There are some very good books e.g. Steve Biddulph's books "The New Manhood" and "Raising Boys." Also these days, psychologists don't emphasize childhood so much. They urge people to set up a support system of good habits e.g. healthy food, healthy exercise, some meditation, getting enough sleep, spending time with good-natured friends, finding some satisfying work, choosing a meaning that you want to give to your life, having some time to yourself, having fun, doing something creative. The combination of those things often helps to heal you and calm you so you can live your best life. You can't do all those things well all the time but you can aim in that direction and it really helps.
How many of us learned much of what we didn't want to become from our parents? I learned by 10 years old that both parents were just regular, flawed people doing the best they could do. Because their flaws were much more noticeable to me I vowed to avoid taking on those negative traits. It was later, as I experienced the world as an adult, when I came to understand just how uncommon their positive traits were in the general population.

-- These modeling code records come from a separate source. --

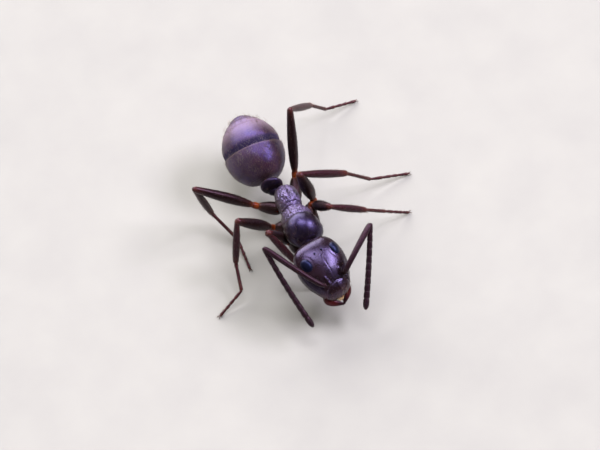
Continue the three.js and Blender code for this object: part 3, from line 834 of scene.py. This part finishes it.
# the joints of one leg, hip to toe
def jointsOf(data):
    hip = Vector(data["hip"]) + step
    root = reach(hip, *data["coxa"])
    knee = reach(root, *data["femur"])
    ankle = reach(knee, *data["tibia"])
    instep = reach(ankle, *data["foot"])
    length, heading = data["toes"]
    drop = math.degrees(math.asin((leg["toeHeight"] - instep.z) / length))
    return hip, root, knee, ankle, instep, reach(instep, length, heading, drop)


shapes = {}
for name in ("coxa", "trochanter", "femur", "tibia", "foot", "toe"):
    shapes[name] = drawOut(name + "Raw", leg[name], 14, 2)
    mark(shapes[name], "along", np.clip(spotsOf(shapes[name])[:, 1], 0, 1))
for name, along in (("claw", 1.0), ("spur", 0.0)):
    shapes[name] = drawOut(name + "Raw", leg[name], 8, 1)
    mark(shapes[name], "along", np.full(len(shapes[name].data.vertices), along))
# a rib under the thigh and an arched shin
press(shapes["femur"], (0, 0.4, -0.12), (0.06, 0.6, 0.06), -0.012)
press(shapes["tibia"], (0, 0.5, -0.08), (0.04, 0.6, 0.04), -0.008)

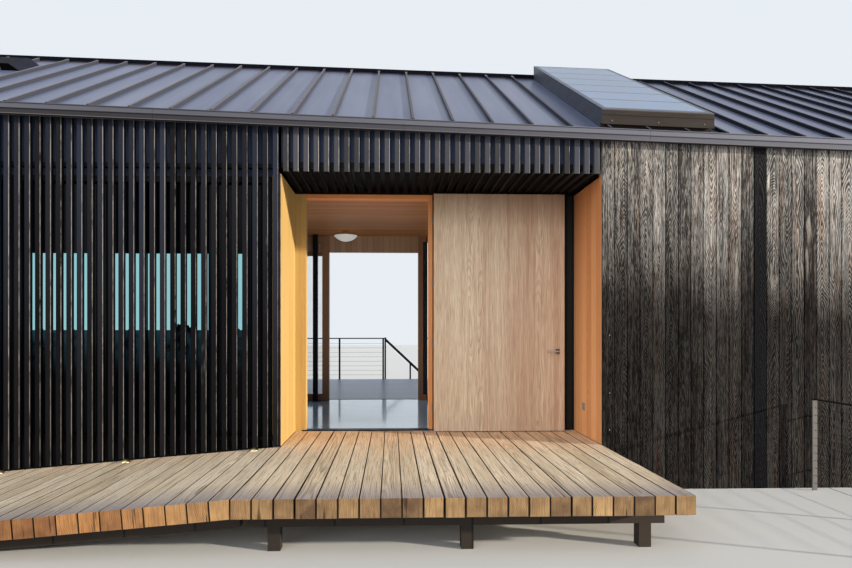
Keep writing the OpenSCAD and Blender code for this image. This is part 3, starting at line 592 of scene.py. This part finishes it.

The sense of normalcy in an parent-child relationship resonates so strongly. I adored my mother and constantly vied for her favour in order for her to demonstrate some form of conditional affection because I thought that was normal. I constantly thought I owed her something to purchase her love but it was never forthcoming. I thought this was normal. But after seeing other mothers, both of friends and even in lived-in accommodation, I realised my own experience was the corrupted one.
Understand and move on. Don’t get stuck with self pitying.